Lean on your resources
Komar recommends a book called Parenting After Divorce, Resolving Conflicts and Meeting Your Children’s Needs by Phillip M. Stahl, Ph.D. It explores the nuts and bolts of creating a parenting plan—including getting past your own emotions, tailoring the plan to your kids’ ages, responding to your kids’ questions, communicating effectively, and supporting a relationship with the other parent.
It also includes a chapter on taking care of yourself, under the theory that if you do not take care of yourself, you’re not going to be an effective parent.
And on that note,
3. Model Self-Love, The Key to Resiliency
“It is important that our children see us care for ourselves and love ourselves,” says Dr. Gilman, “even when life hasn’t been perfect. It is self-acceptance and self-compassion that model resilience during and after adversity.”
Check out Verywell Mind’s 7 Ways to Practice Self-Love—and talk about what you’re doing as you put it into action.

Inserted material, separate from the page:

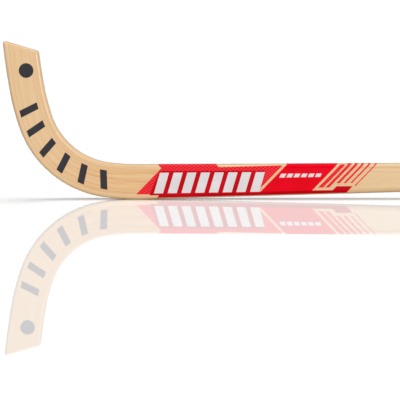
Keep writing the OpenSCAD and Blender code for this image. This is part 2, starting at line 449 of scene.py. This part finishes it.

When you go to bed, tell your kids you get consistent sleeping hours because it nourishes your body and improves your mood. When you make a mistake, acknowledge it and then talk through the practice of self-compassion.
"Watching a parent go through a difficult time, and still being able to love and accept themselves (and accept the negative situation), is a powerful way to encourage children to love themselves no matter what,” says Dr. Gilman.
Celebrate All the Love in Your Life, Especially Your Love For Your Kids
Remind your children that no matter how much upheaval they’ve faced, two things are for certain: you love them, and their other parent loves them. That will never change.